- Your goal: The listing must be reproduced in full, exactly as it stands.

- Records for the exercise:
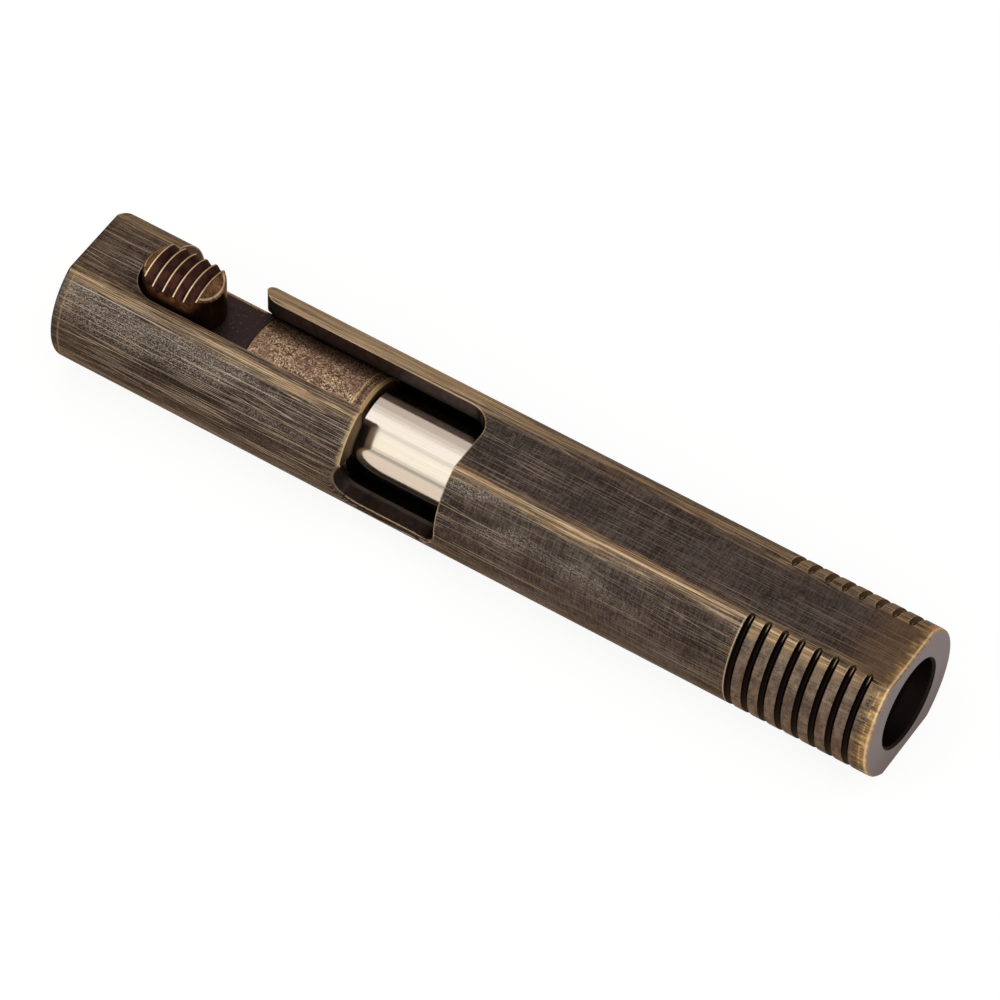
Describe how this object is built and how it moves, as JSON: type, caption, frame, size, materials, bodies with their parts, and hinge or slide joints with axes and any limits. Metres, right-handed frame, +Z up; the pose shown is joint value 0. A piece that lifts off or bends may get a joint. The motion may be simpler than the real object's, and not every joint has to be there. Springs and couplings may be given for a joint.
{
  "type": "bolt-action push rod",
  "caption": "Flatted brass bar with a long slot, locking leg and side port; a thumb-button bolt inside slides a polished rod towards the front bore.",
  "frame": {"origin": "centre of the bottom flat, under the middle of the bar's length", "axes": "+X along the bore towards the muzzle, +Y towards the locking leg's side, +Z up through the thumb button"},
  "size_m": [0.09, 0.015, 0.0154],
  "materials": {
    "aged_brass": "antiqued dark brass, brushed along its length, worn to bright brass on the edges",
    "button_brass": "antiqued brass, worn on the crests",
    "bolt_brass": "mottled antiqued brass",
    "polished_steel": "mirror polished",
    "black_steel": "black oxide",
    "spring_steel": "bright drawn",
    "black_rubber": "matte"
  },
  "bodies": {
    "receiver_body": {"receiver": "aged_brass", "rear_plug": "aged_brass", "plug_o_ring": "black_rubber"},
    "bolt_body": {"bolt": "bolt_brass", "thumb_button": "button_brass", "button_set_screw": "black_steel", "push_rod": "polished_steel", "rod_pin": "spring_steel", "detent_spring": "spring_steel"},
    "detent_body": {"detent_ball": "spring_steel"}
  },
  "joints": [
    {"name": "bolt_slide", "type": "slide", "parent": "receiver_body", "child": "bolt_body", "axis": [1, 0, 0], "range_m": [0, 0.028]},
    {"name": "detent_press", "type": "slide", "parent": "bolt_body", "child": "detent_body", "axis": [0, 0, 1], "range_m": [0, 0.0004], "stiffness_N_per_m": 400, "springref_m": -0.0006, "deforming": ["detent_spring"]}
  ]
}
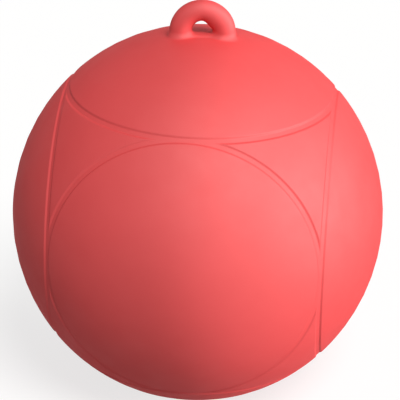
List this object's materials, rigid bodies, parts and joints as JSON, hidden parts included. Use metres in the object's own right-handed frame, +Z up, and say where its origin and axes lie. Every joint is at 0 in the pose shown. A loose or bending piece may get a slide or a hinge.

- In response:
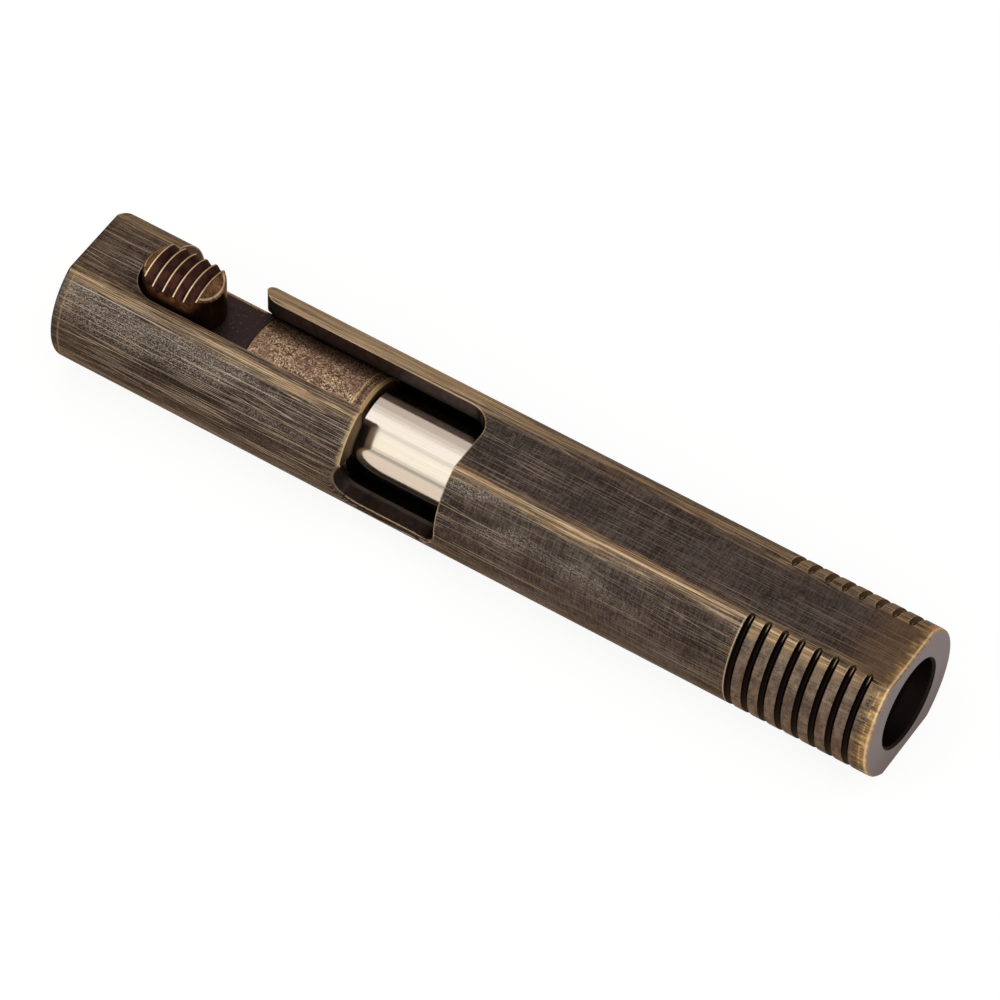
Describe how this object is built and how it moves, as JSON: type, caption, frame, size, materials, bodies with their parts, and hinge or slide joints with axes and any limits. Metres, right-handed frame, +Z up; the pose shown is joint value 0. A piece that lifts off or bends may get a joint. The motion may be simpler than the real object's, and not every joint has to be there. Springs and couplings may be given for a joint.
{
  "type": "bolt-action push rod",
  "caption": "Flatted brass bar with a long slot, locking leg and side port; a thumb-button bolt inside slides a polished rod towards the front bore.",
  "frame": {"origin": "centre of the bottom flat, under the middle of the bar's length", "axes": "+X along the bore towards the muzzle, +Y towards the locking leg's side, +Z up through the thumb button"},
  "size_m": [0.09, 0.015, 0.0154],
  "materials": {
    "aged_brass": "antiqued dark brass, brushed along its length, worn to bright brass on the edges",
    "button_brass": "antiqued brass, worn on the crests",
    "bolt_brass": "mottled antiqued brass",
    "polished_steel": "mirror polished",
    "black_steel": "black oxide",
    "spring_steel": "bright drawn",
    "black_rubber": "matte"
  },
  "bodies": {
    "receiver_body": {"receiver": "aged_brass", "rear_plug": "aged_brass", "plug_o_ring": "black_rubber"},
    "bolt_body": {"bolt": "bolt_brass", "thumb_button": "button_brass", "button_set_screw": "black_steel", "push_rod": "polished_steel", "rod_pin": "spring_steel", "detent_spring": "spring_steel"},
    "detent_body": {"detent_ball": "spring_steel"}
  },
  "joints": [
    {"name": "bolt_slide", "type": "slide", "parent": "receiver_body", "child": "bolt_body", "axis": [1, 0, 0], "range_m": [0, 0.028]},
    {"name": "detent_press", "type": "slide", "parent": "bolt_body", "child": "detent_body", "axis": [0, 0, 1], "range_m": [0, 0.0004], "stiffness_N_per_m": 400, "springref_m": -0.0006, "deforming": ["detent_spring"]}
  ]
}
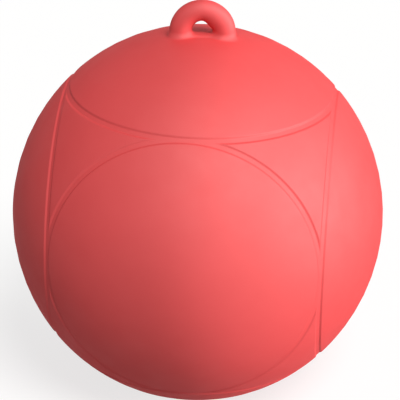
List this object's materials, rigid bodies, parts and joints as JSON, hidden parts included. Use metres in the object's own right-handed frame, +Z up, and say where its origin and axes lie. Every joint is at 0 in the pose shown. A loose or bending piece may get a slide or a hinge.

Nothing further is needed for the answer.